7. The election of the first officers of the Association shall take place at the meeting at which these Bylaws are approved. At this election, Items 1 and 2 of this Article shall not be applicable. The election of the first Board of Directors of the Association shall take place at the first meeting of the Association in 2001.
8. Items I and 2 of this Article shall be applicable for the second election of officers and the first election of the Board of Directors.
Article XI – AMENDMENTS
Any proposed amendment to these Bylaws shall be presented to the Executive Committee for inclusion on the agenda at the next meeting of the Association at which time such amendment can be discussed. At the meeting of the Association subsequent to that, the Amendment will be put forward for a vote.

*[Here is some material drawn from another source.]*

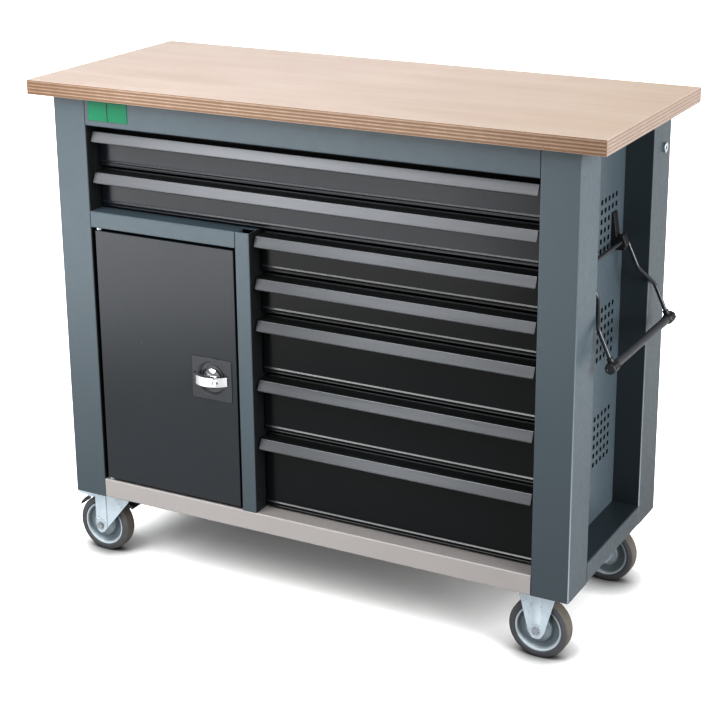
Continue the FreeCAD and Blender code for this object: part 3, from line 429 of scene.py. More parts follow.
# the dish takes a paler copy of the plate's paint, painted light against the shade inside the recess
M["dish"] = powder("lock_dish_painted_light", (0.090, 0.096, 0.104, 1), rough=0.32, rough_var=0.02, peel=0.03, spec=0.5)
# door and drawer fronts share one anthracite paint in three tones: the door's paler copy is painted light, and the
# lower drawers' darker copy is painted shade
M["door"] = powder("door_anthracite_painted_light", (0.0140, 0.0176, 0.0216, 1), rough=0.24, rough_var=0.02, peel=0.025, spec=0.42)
M["plate"] = powder("lock_plate_anthracite", (0.0300, 0.0325, 0.0365, 1), rough=0.34, rough_var=0.02, peel=0.03, spec=0.45)
M["front"] = powder("front_anthracite", (0.0078, 0.0108, 0.0160, 1), rough=0.22, rough_var=0.02, peel=0.025, spec=0.33)
M["front_low"] = powder("front_anthracite_painted_shade", (0.0044, 0.0051, 0.0058, 1), rough=0.20, rough_var=0.02, peel=0.025, spec=0.20)
M["ridge"] = powder("ridge_gloss_black", (0.010, 0.0115, 0.014, 1), rough=0.26, rough_var=0.02, peel=0.02, spec=0.58)
M["back"] = powder("back_anthracite", (0.026, 0.029, 0.033, 1), rough=0.34)
M["tray"] = powder("tray_charcoal", (0.020, 0.021, 0.023, 1), rough=0.36)
M["tile"] = moulded("tile_green", (0.0006, 0.158, 0.075, 1), rough=0.34, grain=700.0, strength=0.05, spec=0.3)
# the strips' tone is painted shade: darker towards the right end, and on the lower drawers' strips, which have a
# slightly darker copy of the paint, also towards the left end
M["strip"] = brushed("strip_satin", (0.152, 0.1565, 0.1640, 1), rough=0.42, axis="X", streak=0.14, tone=((0, 0.25, 0.47, 1.0, 0.78),))
M["strip_low"] = brushed("strip_satin_low", (0.148, 0.1535, 0.1610, 1), rough=0.42, axis="X", streak=0.14,
                         tone=((0, -0.05, 0.15, 0.74, 0.97), (0, 0.25, 0.47, 1.0, 0.83)))
M["zinc"] = zinc("zinc_plate", (0.56, 0.595, 0.62, 1), rough=0.36)
M["castor"] = zinc("zinc_castor", (0.415, 0.465, 0.500, 1), rough=0.30, grain=0.04, metallic=0.42)
M["bolt"] = zinc("zinc_bolt", (0.27, 0.29, 0.31, 1), rough=0.28, grain=0.2, metallic=0.6)
M["zinc_dull"] = zinc("zinc_slides", (0.42, 0.44, 0.46, 1), rough=0.42)
M["plastic"] = moulded("black_plastic", (0.010, 0.010, 0.012, 1), rough=0.42)
M["chrome"] = polished("chrome_polish", (0.62, 0.625, 0.635, 1), rough=0.20)
M["rod"] = brushed("rod_dark_steel", (0.045, 0.048, 0.054, 1), rough=0.34, axis="Z", metallic=0.55, streak=0.2)
M["grip"] = moulded("grip_grey", (0.035, 0.037, 0.041, 1), rough=0.46, grain=900.0, strength=0.12)
M["rim"] = rim_plastic("rim_blue_grey")
M["tyre"] = tyre_rubber("tyre_rubber")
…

The proposed amendment shall be published in the newsletter distributed prior to the meeting at which the vote shall be taken. A two-thirds vote of the members of the Association present at any meeting as described in this Article shall be required for an Amendment to become effective.
Article XII – INDEMNIFICATION
The Association shall indemnify and hold harmless any past or present officer, member of the Board of Directors, or member of any Committee of the Association against any and all claims against such person a) brought solely based upon such person’s position in the Association; or b) arising by reason of any act or omission of such person while such person was acting in good faith in accordance with such person’s duties or responsibilities as a member of the Association. Such indemnification shall include any reasonable cost of litigation or other cost incurred in defending said claim.
Article XIII – EFFECTIVE DATE
These Bylaws shall become effective immediately upon a two-thirds vote of those eligible to vote as described herein.
RATIFIED UNANIMOUSLY BY THOSE PRESENT, THIS 21st DAY OF August 2001.